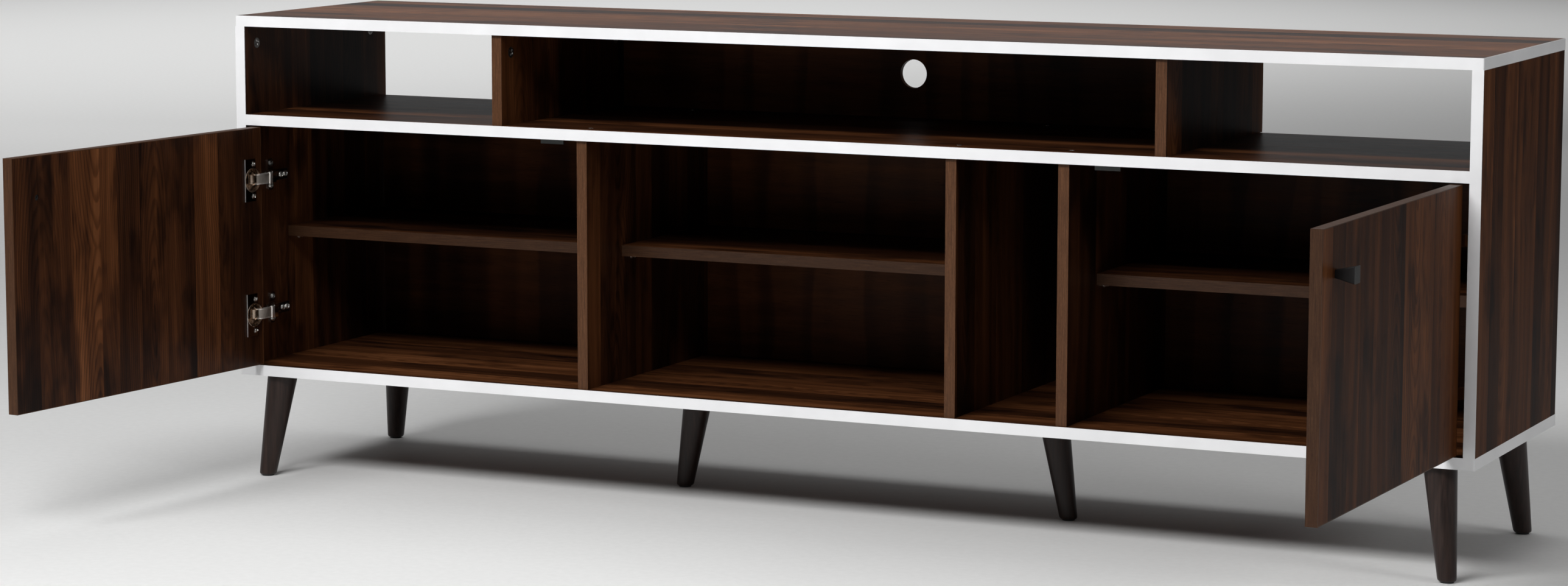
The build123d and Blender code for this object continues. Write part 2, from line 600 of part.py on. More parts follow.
for side in ("left", "right"):
    base = door_base(side)
    turn = hand(side)
    outward = (0, -turn, 0)
    through = across(side, OUTER_FACE, INNER_FACE)
    cup_faces = [(CUP_U, turn * INNER_FACE, hinge_z) for hinge_z in HINGE_Z]
    screw_rises = (-CUP_SCREW_SPAN / 2, CUP_SCREW_SPAN / 2)
    knob_face = (KNOB_U, turn * INNER_FACE, KNOB_Z)
    with BuildPart() as door:
        block((HINGE_EDGE + BAND, FREE_EDGE - BAND), through, (DOOR_LOW + BAND, DOOR_HIGH - BAND),
              base=base)
        for cup_face in cup_faces:
            rod(cup_face, outward, CUP_R + FIT, CUP_DEEP + FIT, Mode.SUBTRACT, base)
            for rise in screw_rises:
                rod((CUP_SCREW_U, turn * INNER_FACE, cup_face[2] + rise), outward, CUP_SCREW_R + FIT,
                    CUP_SCREW_LONG, Mode.SUBTRACT, base)
        rod(knob_face, outward, KNOB_SCREW_HEAD_R + FIT, KNOB_SCREW_RECESS, Mode.SUBTRACT, base)
        rod(knob_face, outward, KNOB_SCREW_R + FIT, BOARD, Mode.SUBTRACT, base)
    save(f"{side}_door", door)

    with BuildPart() as door_edging:
        block((HINGE_EDGE, FREE_EDGE), through, (DOOR_LOW, DOOR_HIGH), base=base)
        block((HINGE_EDGE + BAND, FREE_EDGE - BAND), through, (DOOR_LOW + BAND, DOOR_HIGH - BAND),
              Mode.SUBTRACT, base)
    save(f"{side}_door_edging", door_edging)

    with BuildPart() as hinge_cups:
        for cup_face in cup_faces:
            rod(cup_face, outward, CUP_R, CUP_DEEP, base=base)
            flange_face = (FLANGE_U, cup_face[1], cup_face[2])
            plate(flange_face, RIGHTWARD, (0, turn, 0), FLANGE_WIDE, FLANGE_LONG, FLANGE_THICK, base)
            lip = (CUP_U, turn * (INNER_FACE + FLANGE_THICK), cup_face[2])
            rod(lip, outward, CUP_R - CUP_WALL, FLANGE_THICK + CUP_DEEP - CUP_WALL, Mode.SUBTRACT, base)
            for rise in screw_rises:
                rod((CUP_SCREW_U, lip[1], lip[2] + rise), outward, CUP_SCREW_R + FIT, FLANGE_THICK,
                    Mode.SUBTRACT, base)
    save(f"{side}_hinge_cups", hinge_cups)

    with BuildPart() as cup_screws:
        proud = turn * (INNER_FACE + FLANGE_THICK + CUP_SCREW_HEAD)
        for hinge_z in HINGE_Z:
            for rise in screw_rises:
                screw((CUP_SCREW_U, proud, hinge_z + rise), outward, CUP_SCREW_HEAD_R, CUP_SCREW_HEAD,
                      CUP_SCREW_R, CUP_SCREW_LONG, base)
    save(f"{side}_hinge_cup_screws", cup_screws)

    with BuildPart() as knob:
        for reach, width in ((0, KNOB_BASE), (KNOB_LONG, KNOB_FACE)):
            at = (KNOB_U, turn * (OUTER_FACE - reach), KNOB_Z)
            with BuildSketch(Plane(base * Plane(origin=at, x_dir=RIGHTWARD, z_dir=outward))):
                RectangleRounded(width, width, KNOB_EDGE)
        loft()
        rod((KNOB_U, turn * OUTER_FACE, KNOB_Z), outward, KNOB_SCREW_R + FIT, KNOB_SCREW_IN_KNOB + FIT,
            Mode.SUBTRACT, base)
    save(f"{side}_knob", knob)

    with BuildPart() as knob_screw:
        head_low = turn * (INNER_FACE - KNOB_SCREW_RECESS + KNOB_SCREW_HEAD)
        shank = BOARD - KNOB_SCREW_RECESS + KNOB_SCREW_IN_KNOB
        screw((KNOB_U, head_low, KNOB_Z), outward, KNOB_SCREW_HEAD_R, KNOB_SCREW_HEAD, KNOB_SCREW_R,
              shank, base)
    save(f"{side}_knob_screw", knob_screw)

# ---- Hinge arms on their mounting plates, left side drawn and mirrored to the right ----
SIDE_FACE = -INNER_END


def hinge_point(out, back):
    """Point of the hinge's plan, out from the side panel's inner face and back from the cabinet's front."""
    return SIDE_FACE + out, FRONT + back


def plan_prism(points, half_height, middle_z, mode=Mode.ADD):
    """Add or cut a prism whose plan outline is given and whose height is centred on middle_z."""
    with BuildSketch(Plane.XY.offset(middle_z - half_height)) as plan:
        with BuildLine():
            Polyline(*[hinge_point(*point) for point in points], close=True)
        make_face()
    extrude(plan.sketch, amount=2 * half_height, mode=mode)


with BuildPart() as hinge_arms:
    for hinge_z in HINGE_Z:
        plan_prism(ARM_OUTLINE, ARM_WIDE / 2, hinge_z)
        plan_prism(ARM_HOLLOW, ARM_WIDE / 2 - ARM_SHEET, hinge_z, Mode.SUBTRACT)
        for back in ARM_SCREWS_FROM_FRONT:
            rod((*hinge_point(ARM_TOP, back), hinge_z), LEFTWARD, ARM_SCREW_R + FIT, ARM_TOP, Mode.SUBTRACT)
    mirror(about=Plane.YZ)
save("hinge_arms", hinge_arms)

with BuildPart() as hinge_mounting_plates:
    for hinge_z in HINGE_Z:
        wing_middle = (*hinge_point(0, WING_FROM_FRONT), hinge_z)
        plate(wing_middle, BACKWARD, RIGHTWARD, WING_WIDE, WING_LONG, WING_THICK)
        plan_prism(RAIL_OUTLINE, RAIL_WIDE / 2, hinge_z)
        for rise in (-PLATE_SCREW_SPAN / 2, PLATE_SCREW_SPAN / 2):
            rod((*hinge_point(0, WING_FROM_FRONT), hinge_z + rise), RIGHTWARD, PLATE_SCREW_R + FIT,
                WING_THICK, Mode.SUBTRACT)
        for back in ARM_SCREWS_FROM_FRONT:
            rod((*hinge_point(ARM_TOP, back), hinge_z), LEFTWARD, ARM_SCREW_R + FIT, ARM_SCREW_LONG + FIT,
                Mode.SUBTRACT)
    mirror(about=Plane.YZ)
save("hinge_mounting_plates", hinge_mounting_plates)

with BuildPart() as hinge_plate_screws:
    for hinge_z in HINGE_Z:
        for rise in (-PLATE_SCREW_SPAN / 2, PLATE_SCREW_SPAN / 2):
            screw((*hinge_point(WING_THICK + PLATE_SCREW_HEAD, WING_FROM_FRONT), hinge_z + rise), LEFTWARD,
                  PLATE_SCREW_HEAD_R, PLATE_SCREW_HEAD, PLATE_SCREW_R, PLATE_SCREW_LONG)
    mirror(about=Plane.YZ)
save("hinge_plate_screws", hinge_plate_screws)

with BuildPart() as hinge_arm_screws:
    for hinge_z in HINGE_Z:
        for back in ARM_SCREWS_FROM_FRONT:
            screw((*hinge_point(ARM_TOP + ARM_SCREW_HEAD, back), hinge_z), LEFTWARD, ARM_SCREW_HEAD_R,
                  ARM_SCREW_HEAD, ARM_SCREW_R, ARM_SCREW_LONG)
    mirror(about=Plane.YZ)
save("hinge_arm_screws", hinge_arm_screws)

# ---- Door stops under the middle shelf: a foot screwed to the shelf and a lip behind the shut door ----
with BuildPart() as door_stops:
    for stop_x in (-STOP_X, STOP_X):
        stop_span = (stop_x - STOP_WIDE / 2, stop_x + STOP_WIDE / 2)
        block(stop_span, (STOP_FRONT, STOP_FRONT + STOP_LIP), (SHELF_Z - STOP_LIP_HIGH, SHELF_Z))
        block(stop_span, (STOP_FRONT + STOP_LIP, STOP_FRONT + STOP_LIP + STOP_FOOT_DEEP),
              (SHELF_Z - STOP_FOOT, SHELF_Z))
    for screw_x, screw_y in STOP_SCREWS:
        rod((screw_x, screw_y, SHELF_Z), DOWN, SMALL_SCREW_R + FIT, STOP_FOOT, Mode.SUBTRACT)
save("door_stops", door_stops)

with BuildPart() as door_stop_screws:
    for screw_x, screw_y in STOP_SCREWS:
        screw((screw_x, screw_y, SHELF_Z - STOP_FOOT - SMALL_SCREW_HEAD), UP, SMALL_SCREW_HEAD_R,
              SMALL_SCREW_HEAD, SMALL_SCREW_R, SMALL_SCREW_LONG)
save("door_stop_screws", door_stop_screws)
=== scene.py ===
"""Looks for the low television cabinet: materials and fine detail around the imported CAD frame. Metres."""
import json
from math import acos, atan2, cos, pi, radians, sin, tau

import bmesh
import bpy
from mathutils import Matrix, Vector
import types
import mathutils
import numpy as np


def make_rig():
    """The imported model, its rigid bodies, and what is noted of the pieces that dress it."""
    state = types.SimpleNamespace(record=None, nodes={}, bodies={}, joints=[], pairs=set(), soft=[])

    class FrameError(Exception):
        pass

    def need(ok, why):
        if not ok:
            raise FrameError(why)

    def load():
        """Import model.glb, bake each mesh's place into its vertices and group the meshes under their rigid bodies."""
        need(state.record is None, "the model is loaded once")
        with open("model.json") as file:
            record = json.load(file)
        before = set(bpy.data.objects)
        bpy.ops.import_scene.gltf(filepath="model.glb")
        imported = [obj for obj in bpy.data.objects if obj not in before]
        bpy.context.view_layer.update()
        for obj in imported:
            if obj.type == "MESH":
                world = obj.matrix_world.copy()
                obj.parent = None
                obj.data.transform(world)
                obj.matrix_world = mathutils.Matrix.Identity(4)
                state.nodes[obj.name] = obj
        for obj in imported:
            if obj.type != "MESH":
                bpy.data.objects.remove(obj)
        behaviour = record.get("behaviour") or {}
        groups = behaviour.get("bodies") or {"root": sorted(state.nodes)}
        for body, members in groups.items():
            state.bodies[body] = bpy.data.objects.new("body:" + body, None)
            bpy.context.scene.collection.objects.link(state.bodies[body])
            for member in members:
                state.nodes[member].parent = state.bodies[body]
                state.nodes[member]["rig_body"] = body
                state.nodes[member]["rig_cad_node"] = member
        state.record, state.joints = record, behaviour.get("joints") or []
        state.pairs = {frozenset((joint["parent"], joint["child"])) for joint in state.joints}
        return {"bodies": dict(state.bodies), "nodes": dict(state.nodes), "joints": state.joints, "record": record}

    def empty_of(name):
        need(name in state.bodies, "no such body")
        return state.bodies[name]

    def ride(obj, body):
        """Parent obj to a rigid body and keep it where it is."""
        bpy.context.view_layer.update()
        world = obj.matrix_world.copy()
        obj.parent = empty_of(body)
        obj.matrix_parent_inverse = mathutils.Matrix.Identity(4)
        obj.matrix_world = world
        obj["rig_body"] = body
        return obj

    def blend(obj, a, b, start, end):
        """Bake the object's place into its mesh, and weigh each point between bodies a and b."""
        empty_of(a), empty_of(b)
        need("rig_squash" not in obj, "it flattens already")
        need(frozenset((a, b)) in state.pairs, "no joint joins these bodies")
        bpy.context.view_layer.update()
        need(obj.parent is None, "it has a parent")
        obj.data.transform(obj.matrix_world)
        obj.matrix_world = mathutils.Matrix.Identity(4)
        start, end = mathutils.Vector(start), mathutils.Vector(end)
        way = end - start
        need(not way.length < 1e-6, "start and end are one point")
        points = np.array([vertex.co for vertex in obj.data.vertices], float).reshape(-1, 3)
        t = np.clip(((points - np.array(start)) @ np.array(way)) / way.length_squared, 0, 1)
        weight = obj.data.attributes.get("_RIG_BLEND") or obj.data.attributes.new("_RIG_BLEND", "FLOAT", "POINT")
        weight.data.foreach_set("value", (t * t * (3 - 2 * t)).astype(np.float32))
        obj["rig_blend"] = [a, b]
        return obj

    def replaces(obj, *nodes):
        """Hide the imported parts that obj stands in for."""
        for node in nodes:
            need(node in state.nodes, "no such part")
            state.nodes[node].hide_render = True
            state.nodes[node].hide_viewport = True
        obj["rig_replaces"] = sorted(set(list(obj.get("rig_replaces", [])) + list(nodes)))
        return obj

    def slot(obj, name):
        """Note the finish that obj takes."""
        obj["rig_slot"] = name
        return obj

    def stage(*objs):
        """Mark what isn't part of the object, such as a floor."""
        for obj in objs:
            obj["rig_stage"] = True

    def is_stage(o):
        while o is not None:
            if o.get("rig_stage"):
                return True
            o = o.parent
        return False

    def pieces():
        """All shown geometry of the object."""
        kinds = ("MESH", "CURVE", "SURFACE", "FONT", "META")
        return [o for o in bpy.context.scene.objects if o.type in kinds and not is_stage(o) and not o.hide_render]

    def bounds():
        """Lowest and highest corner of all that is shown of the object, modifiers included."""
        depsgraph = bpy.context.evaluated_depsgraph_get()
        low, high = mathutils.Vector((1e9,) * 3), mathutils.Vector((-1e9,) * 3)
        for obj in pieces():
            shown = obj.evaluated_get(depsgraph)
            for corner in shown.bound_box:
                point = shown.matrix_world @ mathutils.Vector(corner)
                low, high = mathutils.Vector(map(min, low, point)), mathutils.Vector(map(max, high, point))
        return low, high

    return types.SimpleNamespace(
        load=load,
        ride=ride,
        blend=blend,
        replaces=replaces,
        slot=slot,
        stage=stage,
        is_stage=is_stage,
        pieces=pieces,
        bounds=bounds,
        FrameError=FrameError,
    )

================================

Given task: Give again the run of lines that opens at the line with "block(stop_span, (STOP_FRONT +" and closes at the line with "joints=[], pairs=set(), soft=[])", exactly, and only that run.

Task result:
        block(stop_span, (STOP_FRONT + STOP_LIP, STOP_FRONT + STOP_LIP + STOP_FOOT_DEEP),
              (SHELF_Z - STOP_FOOT, SHELF_Z))
    for screw_x, screw_y in STOP_SCREWS:
        rod((screw_x, screw_y, SHELF_Z), DOWN, SMALL_SCREW_R + FIT, STOP_FOOT, Mode.SUBTRACT)
save("door_stops", door_stops)

with BuildPart() as door_stop_screws:
    for screw_x, screw_y in STOP_SCREWS:
        screw((screw_x, screw_y, SHELF_Z - STOP_FOOT - SMALL_SCREW_HEAD), UP, SMALL_SCREW_HEAD_R,
              SMALL_SCREW_HEAD, SMALL_SCREW_R, SMALL_SCREW_LONG)
save("door_stop_screws", door_stop_screws)
=== scene.py ===
"""Looks for the low television cabinet: materials and fine detail around the imported CAD frame. Metres."""
import json
from math import acos, atan2, cos, pi, radians, sin, tau

import bmesh
import bpy
from mathutils import Matrix, Vector
import types
import mathutils
import numpy as np


def make_rig():
    """The imported model, its rigid bodies, and what is noted of the pieces that dress it."""
    state = types.SimpleNamespace(record=None, nodes={}, bodies={}, joints=[], pairs=set(), soft=[])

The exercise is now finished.